Als de eerste tonen van de getokkelde gitaar, de wat sonore maar toch heldere middelhoge met een lichte siddering begenadigde stem en de aanzwellende orkestratie van strijkers en synth door het oor naar binnen schuiven dan ben je getuigen van een gebalanceerde schoonheid.
Singer-songwriter-gitarist Julie Byrne wordt in 1990 geboren in Buffalo en neemt op 17-jarige leeftijd het “gitaarstokje” van haar vader over, die vanwege ms zijn gitaar aan de wilgen heeft moeten hangen. Zijn fingerpicking-spel neemt ze, na het overlijden van haar moeder, mee op haar ‘verwerkingsreizen’ langs verschillende grote Amerikaanse steden waar ze allerlei los-vaste baantjes heeft. Ze studeert natuurwetenschappen en is enige tijd parkwachter in Central Park NY-City. Een aan mens en dier toebedeelde oase. De stadsmens die, als het om diepere gevoelens gaat, de natuur als metafoor ervaart.
In 2012 neemt ze twee cassettes op met zich langzaam voortbewegende folk gerelateerde gitaarsongs. Mysterieus en preluderend als de kalme maar hoge golven van een diepe zee ver uit de kust. Gevoelssongs, verpakt in beeldende teksten. In 2014 worden de songs uitgebracht op het album ‘Rooms With Walls And Widows’. Als het bij dit album gebleven was had het zomaar de status van een steeds weer herontdekt album kunnen krijgen. Omdat het zo puur bijzonder is.
In 2017 komt Byrne met ‘Not Even Happiness’. Subtiel is een woord dat bij mij opkomt. Met de fingerpicking als basis zingt Byrne haar poëtische met metaforen doorspekte songs over verlies, plaatsen waar ze geweest is, ogenschijnlijk kleine ervaringen koesterend als levenslessen en op zoek gaan naar waarden groter dan geluk. Strijkers, een fluit, genuanceerde synth geluiden en achtergrondzang komen en gaan. Oef wat een album zeg.

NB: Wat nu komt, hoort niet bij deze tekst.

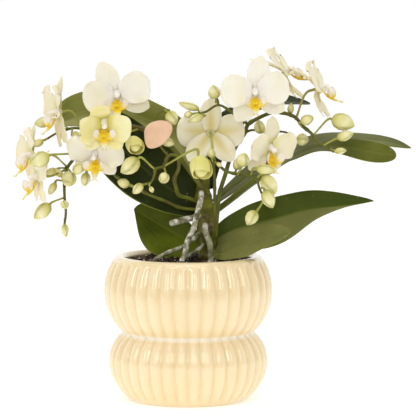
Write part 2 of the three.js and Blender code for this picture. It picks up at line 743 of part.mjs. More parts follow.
// A bare rounded tag in front of its stalk, with the open clip that grips the stalk.
function plantTag() {
  const { at, width, height, thick, clipRadius } = tag;
  const corner = (x, y) => [(x * width) / 2, (y * height) / 2];
  const outline = new THREE.Shape();
  outline.moveTo(...corner(-1, 0.1));
  outline.bezierCurveTo(...corner(-1, 0.7), ...corner(-0.4, 1), ...corner(0.2, 1));
  outline.bezierCurveTo(...corner(0.8, 1), ...corner(1.05, 0.7), ...corner(1, 0.35));
  outline.bezierCurveTo(...corner(0.9, -0.3), ...corner(0.2, -1), ...corner(-0.5, -1));
  outline.bezierCurveTo(...corner(-0.9, -1), ...corner(-1, -0.5), ...corner(-1, 0.1));
  const plate = new THREE.ExtrudeGeometry(outline, {
    depth: thick,
    bevelEnabled: false,
    curveSegments: 4,
  })
    .rotateX(Math.PI / 2)
    .translate(...at);
  const [stalkX, stalkY] = tag.stalk;
  const clip = [-150, -90, -30, 30].map((angle) => [
    stalkX + clipRadius * Math.cos(radians(angle)),
    stalkY + clipRadius * Math.sin(radians(angle)),
    at[2] + 6,
  ]);
  return solidOf(plate).add(tube({ route: clip, radius: [0.6, 0.6], steps: 2 }));
}

// ---------- materials ----------
const surface = (color, roughness, metalness = 0) =>
  new THREE.MeshStandardMaterial({ color, roughness, metalness, side: THREE.DoubleSide });
const materials = {
  glaze: surface("#fae5bd", 0.18),
  plastic: surface("#4a3a30", 0.5),
  bark: surface("#3f2d20", 0.9),
  stem: surface("#71702b", 0.5),
  leaf: surface("#4e541e", 0.4),
  root: surface("#8c8a72", 0.75),
  spike: surface("#8f9440", 0.5),
  tepal: surface("#f6f1de", 0.55),
  lip: surface("#efce38", 0.5),
  opening: surface("#e6dc86", 0.5),
  tag: surface("#edc4a4", 0.6),
};

// ---------- the whole ----------
const orchid = new THREE.Group();
const placed = [];

const touching = (a, b) =>
  [0, 1, 2].every((k) => a.min[k] < b.max[k] && b.min[k] < a.max[k]);

// Adds a piece. It gives way, by the gap, to every piece that was placed before it.
function place(name, material, build) {
  let solid = build(0);
  const box = solid.boundingBox();
  for (const other of placed) {
    if (touching(box, other.box)) solid = solid.subtract(other.grown);
  }
  solid = oneBody(solid);
  const grown = build(gap);
  placed.push({ grown, box: grown.boundingBox() });
  const mesh = new THREE.Mesh(geometryOf(solid), material);
  mesh.name = name;
  orchid.add(mesh);
}

function placeAll(specs, material, build) {
  for (const [name, spec] of Object.entries(specs)) {
    place(name, material, (grow) => build(spec, grow));
  }
}

place("stem", materials.stem, (grow) => tube(stem, grow));
placeAll(roots, materials.root, (root, grow) => tube({ ...root, sides: 6 }, grow));
placeAll(spikes, materials.spike, spike);
placeAll(leaves, materials.leaf, leaf);
placeAll(openingBlooms, materials.opening, openingBloom);
placeAll(blooms, materials.tepal, bloom);
for (const [name, spec] of Object.entries(blooms)) {
  place(name.replace("bloom", "lip"), materials.lip, (grow) => lip(spec, grow));
}
place("tag", materials.tag, plantTag);
place("grow_pot", materials.plastic, growingPot);
place("bark", materials.bark, bark);
place("pot", materials.glaze, pot);

export default orchid;
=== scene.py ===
import math
import random

import bmesh
import bpy
import numpy as np
from mathutils import Matrix, Vector


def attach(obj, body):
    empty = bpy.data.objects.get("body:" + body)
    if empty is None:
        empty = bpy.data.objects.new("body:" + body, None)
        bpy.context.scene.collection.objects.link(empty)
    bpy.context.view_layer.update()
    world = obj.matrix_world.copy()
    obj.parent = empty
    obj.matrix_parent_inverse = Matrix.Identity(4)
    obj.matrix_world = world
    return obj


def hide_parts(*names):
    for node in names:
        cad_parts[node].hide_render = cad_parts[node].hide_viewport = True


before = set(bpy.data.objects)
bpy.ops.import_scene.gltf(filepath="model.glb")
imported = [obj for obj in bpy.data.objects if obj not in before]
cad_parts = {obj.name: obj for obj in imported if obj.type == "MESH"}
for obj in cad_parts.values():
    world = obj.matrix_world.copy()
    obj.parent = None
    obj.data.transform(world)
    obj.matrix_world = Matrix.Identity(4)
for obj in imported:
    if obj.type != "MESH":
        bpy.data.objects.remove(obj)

# A small many-flowered moth orchid in a ribbed, glazed pot with a waist.
# Shapes are worked out in millimetres, +Z up, and become metres in their meshes.
metres = 0.001
joinWithin = 0.004  # points of a piece that are nearer than this become one
waistHeight = 51.4  # where the pot's two bellies meet
firstSeeds = {"flecks": 20, "blooms": 30, "spikes": 90}
scene = bpy.context.scene
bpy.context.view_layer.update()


def linearColour(hexColour):
    channels = [int(hexColour[i:i + 2], 16) / 255 for i in (1, 3, 5)]
    curve = [c / 12.92 if c <= 0.04045 else ((c + 0.055) / 1.055) ** 2.4 for c in channels]
    return (*curve, 1.0)


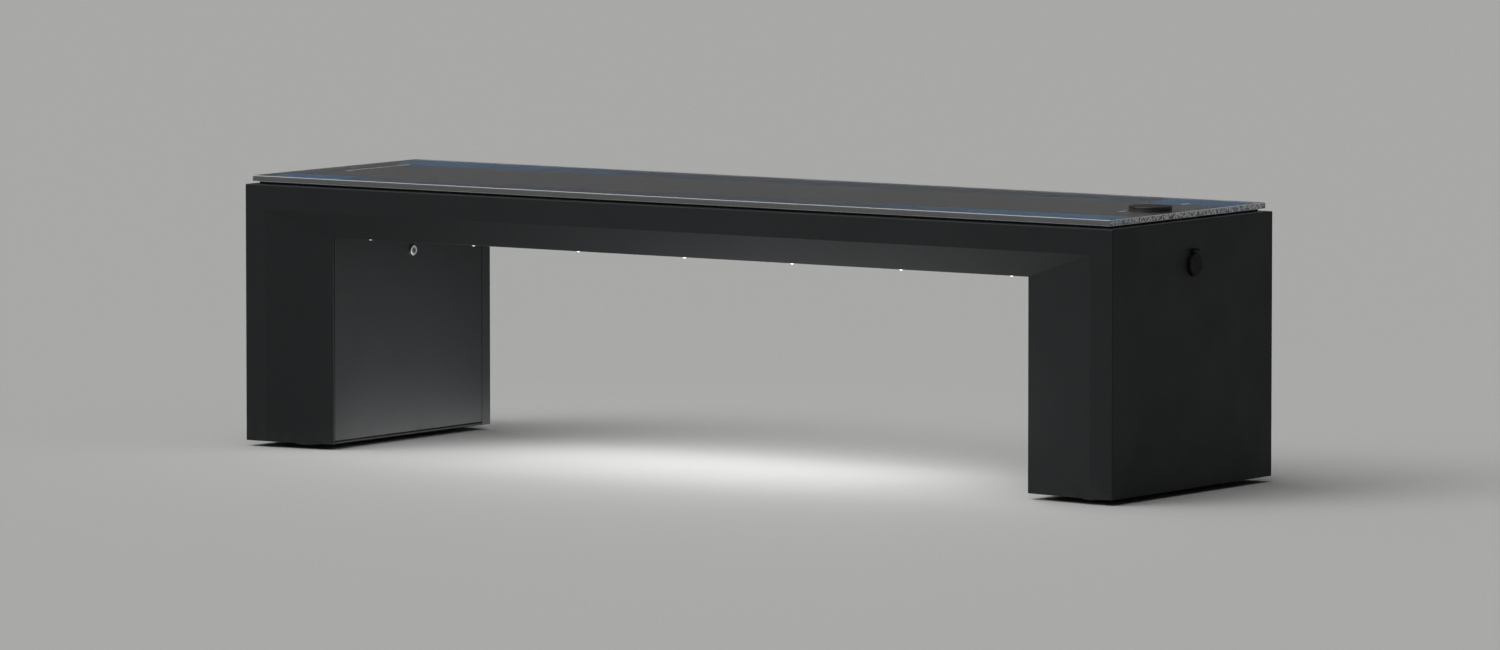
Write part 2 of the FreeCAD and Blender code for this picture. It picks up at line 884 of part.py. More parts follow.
def socket_housing():
    radius = socket_flange_diameter / 2
    wall_x = length / 2
    flange = rod_x(wall_x, socket_face_x, 0, socket_z, radius)
    ear_outer = cap_tongue_width / 2 + fit_clearance + ear_width
    ear_top = cap_hinge_z + cap_knuckle_radius
    tab = box(wall_x, socket_face_x, -ear_outer, ear_outer, socket_z + radius / 2, ear_top)
    barrel = rod_x(wall_x - socket_barrel_length, wall_x, 0, socket_z, socket_barrel_diameter / 2)
    shapes = [flange, tab, barrel]
    for side in (-1, 1):
        y0 = side * (cap_tongue_width / 2 + fit_clearance)
        y1 = side * ear_outer
        shapes.append(rod_y(cap_hinge_x, y0, y1, cap_hinge_z, cap_knuckle_radius))
        shapes.append(box(socket_face_x, cap_hinge_x, y0, y1, cap_hinge_z - cap_knuckle_radius, ear_top))
    body = joined(shapes)
    cavity_x = wall_x - socket_barrel_length + socket_back_wall
    body = body.cut(rod_x(cavity_x, socket_face_x + 1, 0, socket_z, socket_bore / 2))
    body = body.cut(rod_x(wall_x - socket_barrel_length - 1, cavity_x + 1, 0, socket_z,
                          signal_lead / 2 + slip_clearance))
    return body.cut(rod_y(cap_hinge_x, -ear_outer - 1, ear_outer + 1, cap_hinge_z,
                          cap_pin_radius + slip_clearance))


def socket_ring_nut():
    x1 = length / 2 - sheet
    x0 = x1 - socket_nut_height
    radius = socket_nut_diameter / 2
    nut = rod_x(x0, x1, 0, socket_z, radius)
    nut = nut.cut(rod_x(x0 - 1, x1 + 1, 0, socket_z, socket_barrel_diameter / 2 + slip_clearance))
    for i in range(socket_notch_count):
        turn = 2 * math.pi * i / socket_notch_count
        y = radius * math.cos(turn)
        z = socket_z + radius * math.sin(turn)
        nut = nut.cut(rod_x(x0 - 1, x1 - socket_notch_wall, y, z, socket_notch_diameter / 2))
    return nut


def usb_insert():
    cavity_x = length / 2 - socket_barrel_length + socket_back_wall
    face_x = socket_face_x - socket_recess
    core = rod_x(cavity_x, face_x, 0, socket_z, socket_bore / 2 - slip_clearance)
    for side in (-0.5, 0.5):
        z = socket_z + side * port_pitch
        port = box(face_x - port_depth, face_x + 1, -port_width / 2, port_width / 2,
                   z - port_height / 2, z + port_height / 2)
        tongue_z = z + port_height / 2 - tongue_drop
        tongue = box(face_x - port_depth - 1, face_x - tongue_setback, -tongue_width / 2, tongue_width / 2,
                     tongue_z - tongue_thickness, tongue_z)
        core = core.cut(port).fuse(tongue)
    return core.removeSplitter()


def socket_cap():
    back_x = socket_face_x + fit_clearance
    front_x = back_x + cap_thickness
    disc = rod_x(back_x, front_x, 0, socket_z, cap_diameter / 2)
    disc = disc.makeFillet(cap_edge, edges_at_x(disc, front_x))
    half = cap_tongue_width / 2
    tongue = box(back_x, front_x - cap_edge, -half, half, socket_z, cap_hinge_z)
    barrel = rod_y(cap_hinge_x, -half, half, cap_hinge_z, cap_knuckle_radius)
    seal_outer = socket_bore / 2 - cap_seal_gap
    seal = rod_x(back_x - cap_seal_depth, back_x, 0, socket_z, seal_outer)
    seal = seal.cut(rod_x(back_x - cap_seal_depth - 1, back_x, 0, socket_z, seal_outer - cap_seal_wall))
    lip_z = socket_z - cap_diameter / 2
    lip = box(front_x - cap_lip_thickness, front_x, -cap_lip_width / 2, cap_lip_width / 2,
              lip_z, lip_z + cap_lip_height)
    body = joined([disc, tongue, barrel, seal, lip])
    return body.cut(rod_y(cap_hinge_x, -half - 1, half + 1, cap_hinge_z, cap_pin_radius + slip_clearance))


def cap_pin():
    reach = cap_tongue_width / 2 + fit_clearance + ear_width
    return rod_y(cap_hinge_x, -reach, reach, cap_hinge_z, cap_pin_radius)


# Battery and electronics


def battery_tray():
    half = battery_width / 2 + tray_clearance
    y0 = battery_y - battery_length / 2
    y1 = battery_y + battery_length / 2
    floor = box(battery_x - half, battery_x + half, y0, y1, tray_z, tray_z + tray_sheet)
    shapes = [floor]
    for side in (-1, 1):
        x0 = battery_x + side * half
        x1 = x0 + side * tray_sheet
        shapes.append(box(x0, x1, y0, y1, base_top_z, battery_z + tray_lip))
    return joined(shapes)


def battery():
    case = box(
        battery_x - battery_width / 2,
        battery_x + battery_width / 2,
        battery_y - battery_length / 2,
        battery_y + battery_length / 2,
        battery_z,
        battery_top_z,
    )
    rims = upright_edges(case) + edges_at_z(case, battery_top_z)
    case = case.makeFillet(battery_edge, rims)
    shapes = [case]
    for x, y in post_places():
        shapes.append(rod_z(x, y, battery_top_z, battery_top_z + post_height, post_diameter / 2))
    return joined(shapes)


def post_places():
    y = battery_y + battery_length / 2 - post_inset
    return [(battery_x + side * post_spacing / 2, y) for side in (-1, 1)]


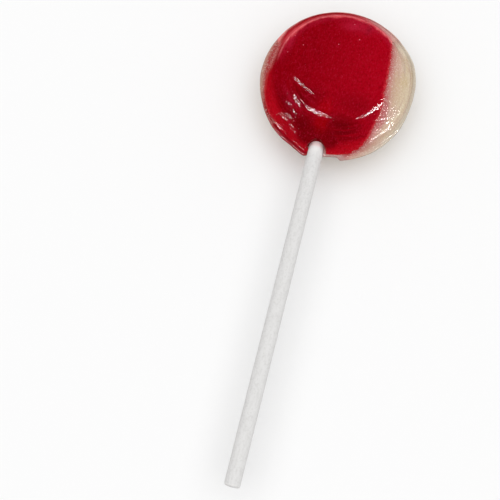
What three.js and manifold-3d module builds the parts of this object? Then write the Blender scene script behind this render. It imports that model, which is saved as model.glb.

‘The Greater Wings’, is muzikaal een stapje breder. Dominanter zijn de drones, de strijkers en de synth. Melodieus en qua ondergrond grotesker mysterieus. Experimenteler ook, verder weg van haar oorspronkelijke eigengereide folkmuziek. Dichterbij sferische poëtische arrangementen. Een vrij groot deel van de songs schreef ze samen met vriend-medemuzikant en producer Eric Littmann. Een man die, naar eigen zeggen, haar leven heeft veranderd. Hij was in velerlei opzichten haar geliefde ook zonder het hebben van een ‘liefdesrelatie’. Eric sterft plotseling op 31-jarige leeftijd en het album blijft een half jaar liggen. Met producer-beeldend kunstenaar Alex Somers neemt ze het album uiteindelijk op. De titelsong met kalm fingerpicking-gitaarwerk en invallende orkestrale strijkers gaat direct naar een andere dimensie met de openingszin ‘Ik dronk de lucht om dichter bij je te zijn’ Zacht krachtig gezongen alsof de woorden stuk voor stuk voor je neergelegd worden. Littmann is dichtbij in het ver weg zijn. De song gaat prachtig over in ‘Portrait Of A Clear Day’. Filmisch gestreken is “Moonless”, een melancholische pianosong die ik interpreteer als een worsteling om lucht te geven aan verdriet om verlies. In het sferische instrumentale ‘Summer’s End’ twinkelen druppeltjes water nevelig aan de naalden van de bomen boven een drone van half donkere tonen. Negen songs later is daar het wonderschone ‘Death Is The Diamond’. Geschreven na de dood van Eric Littman. De piano neemt de drone over en verstilt het lied tot een kern van rouw. ‘Ik mis je nu al mijn hele leven’ zingt Byrne.
Op een paar synth klanken na, maar dat is absoluut persoonlijk, is Byrne een dusdanig indringende artiest dat ze altijd een fors gevoel zal oproepen. Ze is complex in haar zoeken naar de zin van. Ze vindt het in poëzie en muziek waarmee ze het zich vervolgens weer afvraagt. Ze zoekt de ruimte op om verstild theatraal het moment in de ogen te kijken. Aangrijpend ongrijpbaar zoals de vraag wat de waarde van verdriet is en de schoonheid die daaruit spreekt.